The two actors, along with Cosmi Jarvis, Thomasin McKenzie and Woody Norman are set to appear in the director's upcoming film about the peasant's revolt, which was previously known as The Rage.

Character details are currently under wraps but the quintet joined the previously-announced Katherine Waterston and Andrew Garfield.

Andrew will play the leader of a rebellion against the tyrannical reign of King Richard II, forming an army to fight for justice and survival amid socioeconomic inequality while war rages across England.

Production is underway on The Uprising now in Germany.

Paul, 70, recently admitted he can see similarities between the circumstances depicted in The Uprising and the Capitol insurrection in January 2021 because both events were driven by “rage, powerlessness, the sense the system’s rigged against them, dark conspiracies in far-off places that they’ve been locked out of …”

And the director admitted he finds the current global news climate "very worrying".

He told The Times newspaper: “Oh, it’s warming up in all ways. Politically, it’s hot. We’re in a hot phase.

“It’s 100 per cent more disrupted and chaotic now — disturbingly so.

"Something is badly broken, isn’t it?

“I’m sadly highly grown-up now, but I find it very worrying and it’s going to get worse before it gets better."

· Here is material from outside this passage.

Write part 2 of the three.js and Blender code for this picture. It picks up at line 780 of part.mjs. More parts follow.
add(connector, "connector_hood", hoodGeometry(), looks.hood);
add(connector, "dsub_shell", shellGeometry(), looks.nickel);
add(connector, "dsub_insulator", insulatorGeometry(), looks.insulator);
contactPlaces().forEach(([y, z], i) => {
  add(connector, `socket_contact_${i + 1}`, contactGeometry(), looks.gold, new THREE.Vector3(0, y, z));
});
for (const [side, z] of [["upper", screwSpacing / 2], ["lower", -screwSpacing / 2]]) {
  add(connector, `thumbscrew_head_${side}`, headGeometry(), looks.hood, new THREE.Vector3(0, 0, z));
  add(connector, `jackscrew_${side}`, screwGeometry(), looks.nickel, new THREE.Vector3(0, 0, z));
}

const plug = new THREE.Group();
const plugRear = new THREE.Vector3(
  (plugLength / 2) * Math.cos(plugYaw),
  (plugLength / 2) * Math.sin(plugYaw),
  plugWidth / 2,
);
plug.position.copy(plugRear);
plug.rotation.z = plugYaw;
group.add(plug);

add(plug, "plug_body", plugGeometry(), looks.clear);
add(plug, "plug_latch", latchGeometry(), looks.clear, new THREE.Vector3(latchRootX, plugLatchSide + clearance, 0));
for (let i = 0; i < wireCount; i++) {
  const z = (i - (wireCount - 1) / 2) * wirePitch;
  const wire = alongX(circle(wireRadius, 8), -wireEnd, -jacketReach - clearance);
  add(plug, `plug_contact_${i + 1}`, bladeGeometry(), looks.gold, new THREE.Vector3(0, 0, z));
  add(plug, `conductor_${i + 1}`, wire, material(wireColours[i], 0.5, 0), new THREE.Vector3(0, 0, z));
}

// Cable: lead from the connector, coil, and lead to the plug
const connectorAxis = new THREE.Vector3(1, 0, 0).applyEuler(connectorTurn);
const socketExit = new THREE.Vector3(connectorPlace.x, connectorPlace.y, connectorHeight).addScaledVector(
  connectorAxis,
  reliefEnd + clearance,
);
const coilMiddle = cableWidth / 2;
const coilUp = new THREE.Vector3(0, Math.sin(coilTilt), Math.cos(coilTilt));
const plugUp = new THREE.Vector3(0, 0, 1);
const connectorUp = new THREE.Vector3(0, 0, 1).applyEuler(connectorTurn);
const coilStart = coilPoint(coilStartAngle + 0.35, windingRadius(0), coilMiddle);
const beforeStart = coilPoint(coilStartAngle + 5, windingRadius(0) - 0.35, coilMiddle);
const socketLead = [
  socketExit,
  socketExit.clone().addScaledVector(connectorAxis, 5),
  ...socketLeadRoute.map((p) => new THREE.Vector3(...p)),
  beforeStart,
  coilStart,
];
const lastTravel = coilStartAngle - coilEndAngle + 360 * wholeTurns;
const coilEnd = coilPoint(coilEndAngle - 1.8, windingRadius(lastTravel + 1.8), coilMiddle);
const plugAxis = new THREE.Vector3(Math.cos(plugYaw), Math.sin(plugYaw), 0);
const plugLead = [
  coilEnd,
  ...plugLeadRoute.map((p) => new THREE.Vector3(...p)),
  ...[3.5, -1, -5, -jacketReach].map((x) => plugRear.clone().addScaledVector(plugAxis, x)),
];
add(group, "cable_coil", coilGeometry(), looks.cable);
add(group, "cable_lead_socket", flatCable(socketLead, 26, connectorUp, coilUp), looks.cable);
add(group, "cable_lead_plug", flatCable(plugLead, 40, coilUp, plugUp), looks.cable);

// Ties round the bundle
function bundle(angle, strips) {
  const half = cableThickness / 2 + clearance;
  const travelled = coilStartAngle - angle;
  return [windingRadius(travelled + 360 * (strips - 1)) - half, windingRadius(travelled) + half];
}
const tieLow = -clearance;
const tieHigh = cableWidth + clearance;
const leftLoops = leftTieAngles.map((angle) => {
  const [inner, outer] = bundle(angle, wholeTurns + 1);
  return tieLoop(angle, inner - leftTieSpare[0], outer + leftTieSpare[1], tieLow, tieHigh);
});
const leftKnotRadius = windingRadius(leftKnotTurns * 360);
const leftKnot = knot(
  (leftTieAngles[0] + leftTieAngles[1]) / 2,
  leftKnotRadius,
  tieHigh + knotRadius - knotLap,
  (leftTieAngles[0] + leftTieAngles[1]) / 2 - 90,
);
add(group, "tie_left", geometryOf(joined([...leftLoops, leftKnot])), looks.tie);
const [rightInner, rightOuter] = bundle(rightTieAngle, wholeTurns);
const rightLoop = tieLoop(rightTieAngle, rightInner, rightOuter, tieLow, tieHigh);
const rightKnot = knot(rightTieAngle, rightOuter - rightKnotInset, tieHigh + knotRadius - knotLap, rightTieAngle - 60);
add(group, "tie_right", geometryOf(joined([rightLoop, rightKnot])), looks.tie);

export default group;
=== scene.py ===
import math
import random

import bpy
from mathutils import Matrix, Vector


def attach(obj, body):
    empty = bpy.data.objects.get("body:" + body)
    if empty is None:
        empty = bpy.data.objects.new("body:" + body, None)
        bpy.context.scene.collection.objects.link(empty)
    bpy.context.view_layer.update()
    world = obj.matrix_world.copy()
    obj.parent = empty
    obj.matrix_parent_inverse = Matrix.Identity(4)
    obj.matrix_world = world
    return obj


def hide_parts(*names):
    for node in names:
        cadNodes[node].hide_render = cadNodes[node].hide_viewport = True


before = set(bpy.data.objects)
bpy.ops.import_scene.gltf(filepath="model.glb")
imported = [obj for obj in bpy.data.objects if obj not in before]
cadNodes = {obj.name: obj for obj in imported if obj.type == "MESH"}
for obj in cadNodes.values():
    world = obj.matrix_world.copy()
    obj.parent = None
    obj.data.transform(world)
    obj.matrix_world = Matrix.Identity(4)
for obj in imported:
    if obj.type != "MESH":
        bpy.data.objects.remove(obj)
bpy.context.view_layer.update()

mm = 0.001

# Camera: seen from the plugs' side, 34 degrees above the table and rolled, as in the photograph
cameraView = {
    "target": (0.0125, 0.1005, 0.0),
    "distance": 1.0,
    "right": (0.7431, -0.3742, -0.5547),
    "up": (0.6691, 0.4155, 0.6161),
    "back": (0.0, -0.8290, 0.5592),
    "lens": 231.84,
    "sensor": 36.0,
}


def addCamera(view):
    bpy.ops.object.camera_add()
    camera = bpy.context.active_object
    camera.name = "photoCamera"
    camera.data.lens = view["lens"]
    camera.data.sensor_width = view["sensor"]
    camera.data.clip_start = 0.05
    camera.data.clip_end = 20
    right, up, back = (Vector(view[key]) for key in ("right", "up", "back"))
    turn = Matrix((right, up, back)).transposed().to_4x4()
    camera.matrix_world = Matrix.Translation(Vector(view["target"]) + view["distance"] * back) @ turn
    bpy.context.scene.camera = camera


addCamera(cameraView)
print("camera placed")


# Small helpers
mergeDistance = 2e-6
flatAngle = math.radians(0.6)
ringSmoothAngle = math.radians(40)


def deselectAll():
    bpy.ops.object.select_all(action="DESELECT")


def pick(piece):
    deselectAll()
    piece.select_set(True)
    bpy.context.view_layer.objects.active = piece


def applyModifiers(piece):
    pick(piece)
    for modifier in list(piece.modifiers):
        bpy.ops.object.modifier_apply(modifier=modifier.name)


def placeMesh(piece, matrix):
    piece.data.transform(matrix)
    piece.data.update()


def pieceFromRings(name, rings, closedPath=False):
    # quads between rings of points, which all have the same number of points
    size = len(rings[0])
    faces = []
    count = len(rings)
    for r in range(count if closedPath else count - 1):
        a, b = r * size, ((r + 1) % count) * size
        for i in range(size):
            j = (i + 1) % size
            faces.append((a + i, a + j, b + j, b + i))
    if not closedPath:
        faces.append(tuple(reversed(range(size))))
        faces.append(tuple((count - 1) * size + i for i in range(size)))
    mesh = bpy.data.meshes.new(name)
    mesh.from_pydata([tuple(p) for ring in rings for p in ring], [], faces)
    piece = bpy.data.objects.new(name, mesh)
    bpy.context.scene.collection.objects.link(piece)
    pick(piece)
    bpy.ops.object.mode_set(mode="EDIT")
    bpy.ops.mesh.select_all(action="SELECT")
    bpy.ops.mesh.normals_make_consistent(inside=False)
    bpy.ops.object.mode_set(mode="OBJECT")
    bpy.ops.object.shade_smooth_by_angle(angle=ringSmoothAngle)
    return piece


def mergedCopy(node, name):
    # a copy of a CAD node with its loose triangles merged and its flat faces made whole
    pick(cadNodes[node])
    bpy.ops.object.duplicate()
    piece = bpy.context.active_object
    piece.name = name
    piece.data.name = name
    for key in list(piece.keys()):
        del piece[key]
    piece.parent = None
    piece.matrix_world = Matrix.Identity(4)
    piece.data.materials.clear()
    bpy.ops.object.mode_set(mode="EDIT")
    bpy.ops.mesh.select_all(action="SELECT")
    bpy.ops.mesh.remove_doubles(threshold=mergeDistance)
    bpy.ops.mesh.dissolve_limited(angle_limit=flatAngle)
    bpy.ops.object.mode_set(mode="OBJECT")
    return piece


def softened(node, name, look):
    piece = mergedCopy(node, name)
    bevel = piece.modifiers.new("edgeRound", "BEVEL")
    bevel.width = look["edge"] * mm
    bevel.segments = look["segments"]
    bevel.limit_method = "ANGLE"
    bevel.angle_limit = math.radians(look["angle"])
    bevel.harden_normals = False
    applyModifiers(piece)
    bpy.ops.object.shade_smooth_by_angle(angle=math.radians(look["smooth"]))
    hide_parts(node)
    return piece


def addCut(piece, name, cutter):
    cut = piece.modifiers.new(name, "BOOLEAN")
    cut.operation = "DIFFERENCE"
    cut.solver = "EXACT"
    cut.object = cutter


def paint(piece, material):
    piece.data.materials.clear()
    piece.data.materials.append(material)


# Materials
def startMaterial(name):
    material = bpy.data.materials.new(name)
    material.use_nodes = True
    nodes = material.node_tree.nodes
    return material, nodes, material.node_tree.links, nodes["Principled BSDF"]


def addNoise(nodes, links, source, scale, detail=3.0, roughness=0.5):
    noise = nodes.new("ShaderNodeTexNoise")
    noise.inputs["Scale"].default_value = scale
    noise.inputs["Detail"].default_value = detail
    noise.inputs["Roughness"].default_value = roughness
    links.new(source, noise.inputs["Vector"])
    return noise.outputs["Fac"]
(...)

However, the Bourne Identity filmmaker is optimistic for the distant future, but thinks it will take time for things to improve.

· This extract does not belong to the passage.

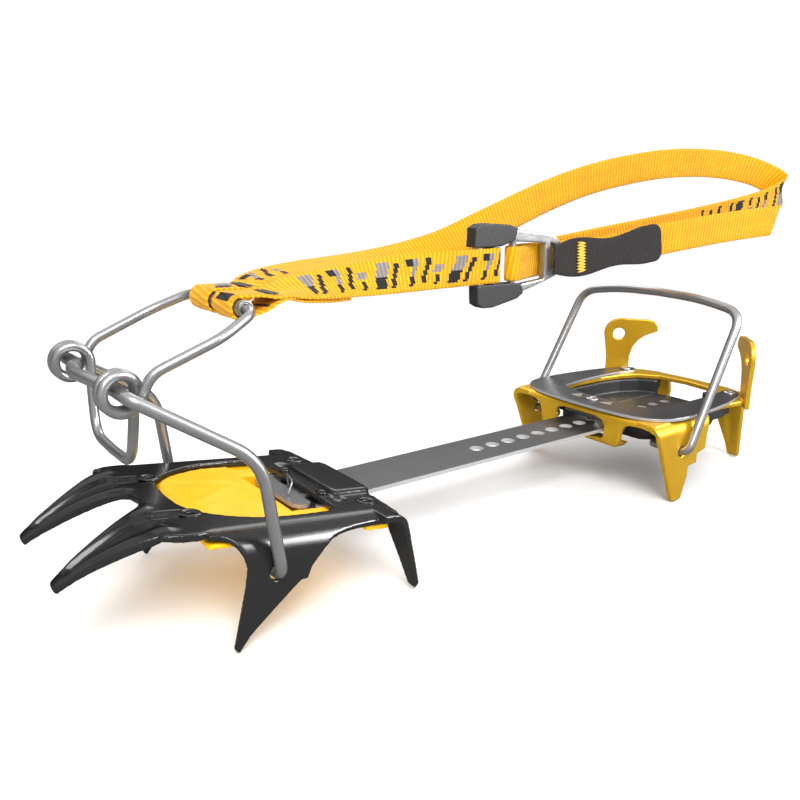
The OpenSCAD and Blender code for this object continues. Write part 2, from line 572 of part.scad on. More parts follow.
// Tab width at fraction s of its length: widens, narrows to a waist, then widens again
function pull_width(s) = s<0.22 ? 12.5+5.3*sin(90*s/0.22)
  : s<0.86 ? 15.6+2.2*cos(180*(s-0.22)/0.32) : 17.8;
module pull_tab() placed() color(dark) {
  path = spline(pull_path);
  last = len(path)-1;
  ribbon(path,[for(p=path) up],[for(i=[0:last]) pull_width(i/last)*(i==last?0.8:1)],1.6);
}
// Zigzag of nine stitches up the tab
module pull_tab_stitching() placed() color(yellow) for(k=[0:8])
  translate([-5.6+(k%2)*0.72,134.5+(k%2)*2.6,99.9+k*1.5]) rotate([0,0,-15.4])
    cube([0.4,3,0.7]);

front_plate();
front_antiball_pad();
front_eyelets();
bar_keeper();
keeper_pins();
release_tab();
release_spring();
linking_bar();
heel_frame();
heel_top_plate();
heel_antiball_pad();
bar_guide();
heel_rivets();
adjuster_pin();
heel_bail();
toe_bail();
toe_link();
strap_tube();
short_strap();
long_strap();
strap_stitching();
buckle_frame();
buckle_sleeves();
pull_tab();
pull_tab_stitching();
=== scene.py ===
"""A crampon: front plate and heel frame on a linking bar, with wire bails and an ankle strap.

X runs across, Y from the toe (-Y) to the heel (+Y), Z up from the floor. Places are written in
mm with y = 0 at the front plate's rear edge; to_scene() turns them into scene metres.
"""
import bpy
import bmesh
import json
import math
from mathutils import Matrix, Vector


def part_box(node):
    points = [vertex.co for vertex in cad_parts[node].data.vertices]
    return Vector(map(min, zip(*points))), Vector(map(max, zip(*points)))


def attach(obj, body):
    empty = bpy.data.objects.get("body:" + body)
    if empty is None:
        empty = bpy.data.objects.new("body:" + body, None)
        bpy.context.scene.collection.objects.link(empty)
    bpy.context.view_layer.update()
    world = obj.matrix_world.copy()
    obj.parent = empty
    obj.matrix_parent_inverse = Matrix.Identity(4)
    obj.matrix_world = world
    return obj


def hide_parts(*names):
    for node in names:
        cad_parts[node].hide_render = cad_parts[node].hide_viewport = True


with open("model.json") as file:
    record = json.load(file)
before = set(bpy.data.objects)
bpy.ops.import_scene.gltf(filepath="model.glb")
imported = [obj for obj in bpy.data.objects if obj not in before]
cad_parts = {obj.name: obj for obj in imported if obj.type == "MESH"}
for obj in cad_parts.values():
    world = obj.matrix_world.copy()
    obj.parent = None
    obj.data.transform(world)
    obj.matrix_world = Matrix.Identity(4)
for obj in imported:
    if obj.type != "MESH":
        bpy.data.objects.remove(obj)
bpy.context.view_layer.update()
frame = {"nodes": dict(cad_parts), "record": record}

RECORD = frame["record"]
SLOT = {part["node"]: part["material_slot"] for part in RECORD["subparts"]}
BODY = {node: body for body, nodes in RECORD["behaviour"]["bodies"].items() for node in nodes}

MM = 0.001
TUBE_Y, TUBE_Z = -44.3, 102.8   # axis of the strap tube
TUBE_LENGTH = 40
TUBE_BORE, TUBE_RADIUS = 1.7, 2.75
tube_low, tube_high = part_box("strap_tube")
Y_MID = TUBE_Y - (tube_low[1] + tube_high[1]) * 500   # y of the scene's origin, mm


def to_scene(p):
    return Vector((p[0] * MM, (p[1] - Y_MID) * MM, p[2] * MM))


# ---------------------------------------------------------------- shader nodes
def fill(tree, node, inputs):
    """Sets or links sockets; a colour given as three numbers gets an alpha of 1."""
    for key, value in inputs.items():
        socket = node.inputs[key]
        if isinstance(value, bpy.types.NodeSocket):
            tree.links.new(value, socket)
        elif isinstance(value, tuple):
            socket.default_value = (*value, 1)[:len(socket.default_value)]
        else:
            socket.default_value = value


def add_node(tree, kind, inputs=None, **settings):
    node = tree.nodes.new("ShaderNode" + kind)
    for key, value in settings.items():
        setattr(node, key, value)
    fill(tree, node, inputs or {})
    return node


def new_material(name):
    material = bpy.data.materials.new(name)
    material.use_nodes = True
    tree = material.node_tree
    tree.nodes.clear()
    output = add_node(tree, "OutputMaterial")
    shader = add_node(tree, "BsdfPrincipled")
    tree.links.new(shader.outputs[0], output.inputs[0])
    return material, tree, shader, output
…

He added: "I search out futurology, people who know much more about the world than I do, and I dimly see the consensus being that if we can get through the next ten years, it will become a bit calmer, because the gains of AI and new technology will kick in and ameliorate the disruptions.

"And we’ll finally get growth — because that’s been the biggest problem since the crash of 2008. But it’s not going to get better tomorrow. There will be more danger.”